Every decision Samantha makes is based on her pressing need to scrape together the $300 necessary to secure a one-bedroom apartment she saw listed in the newspaper. One retro credits sequence later – complete with freeze-frames and driving synth theme – she finds her answer in a “BABY $ITTER NEEDED” flyer posted on campus and, using a pay phone to call the number, arranges to meet the person who put it up. When he fails to show, though, she drowns her sorrows in pizza with her best friend Megan (Greta Gerwig, on her way up and out of the mumblecore scene) while describing the apartment that represents her escape from her inconsiderate roommate, whose half of their dorm room is a pit. “I wish you had pictures,” Megan says, reminding the viewer that this takes place before everyone carried a digital camera around with them at all times.

A big part of what makes the opening passages of The House of the Devil work so well in their own right (as opposed to just marking time until the first kill) is the easy rapport between Donahue and Gerwig as Samantha and Megan. Gerwig is especially endearing in the role of the sarcastic best friend who clearly doesn’t have the same money problems as Samantha. Not only does she offer to hit up her father for the $300 Samantha needs, but Megan also has her own car, which comes in handy when Samantha gets a callback from the mystery man and needs a ride out to his house. (Emphasizing how far out of the way it is, Megan gripes that she had to look at a map to find it.) Accompanying her inside, Megan senses something is amiss and tries to get Samantha to bail, but she’s thinking more about the money being dangled in front of her than common sense. “This is huge,” Samantha says to her visibly upset friend. “This one night changes everything for me.” Well, she’s certainly right about that.

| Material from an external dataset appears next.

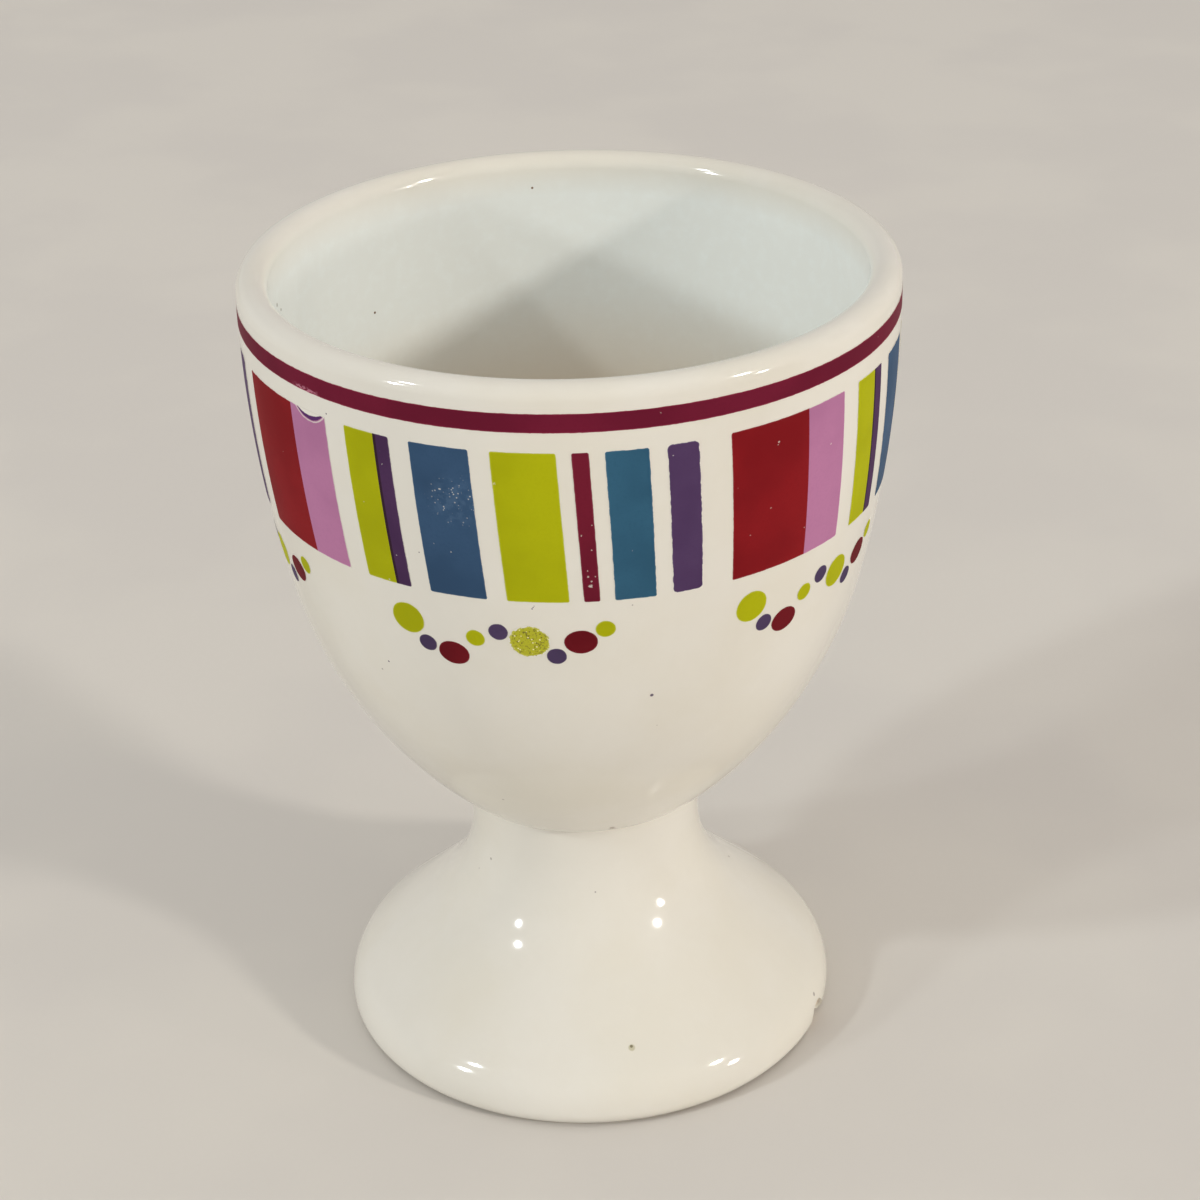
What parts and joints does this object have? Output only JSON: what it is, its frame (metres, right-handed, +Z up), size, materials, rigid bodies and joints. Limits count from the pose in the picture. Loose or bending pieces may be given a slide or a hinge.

As Mr. and Mrs. Ulman, Tom Noonan and Mary Woronov cut eccentrically sinister yet distinctly different figures. Initially a halting voice on the phone, as if choosing every word carefully because he’s not used to interacting with ordinary people, Mr. Ulman is a physically imposing presence, towering over the girls when they arrive. In the course of his awkward interactions with them – both the initial sit-down in the living room and his confession to Samantha in the kitchen – Mr. Ulman seems nervous and uncomfortable. “I can’t tell you how much of a relief it will be to get this night behind us,” he says, an echo of his earlier promise on the phone to “make this as painless for you as possible.” Desperate for her to stay after he reveals the true nature of the job – she’s not looking after a child, but rather Mrs. Ulman’s elderly mother – Mr. Ulman doubles the fee, placing two $100 bills on the table between them, then sweetens the pot by adding a third. Right there, Samantha is staring at the exact amount she needs to give her landlady. How could she possibly turn it down? And why not ask him to kick in another hundred while she’s got him on the ropes?

Mrs. Ulman, meanwhile, is an oddball of another sort, appearing like a vision in black furs, complaining to Samantha about the cold weather. “I love the heat,” she confides. “We’re from the desert, you know.” (How could she?) What’s especially strange about her, though, is that she doesn’t behave at all like the anxious woman her husband repeatedly describes. As with a lot of the clues Samantha gets that something is off about the couple, this is one she either misses or deliberately chooses to ignore.

Before they depart, Mr. Ulman mentions the phone number for the local pizza place on the refrigerator three times, another nervous tic born of his need for everything to follow the script he has in his head. Finally, Samantha is left alone in their big, creaky house with an old rotary phone as her sole connection to the outside world. At first, she uses it to try to reach Megan, but each time she calls all she gets is her friend’s fake-out answering machine message. (By this time, unbeknownst to her, Megan has been taken out of the picture in a scene few people who have seen The House of the Devil will forget.) Then she makes the fateful call to the pizza place and, while waiting for them to deliver, sets about exploring the house in classic “snooping babysitter” fashion.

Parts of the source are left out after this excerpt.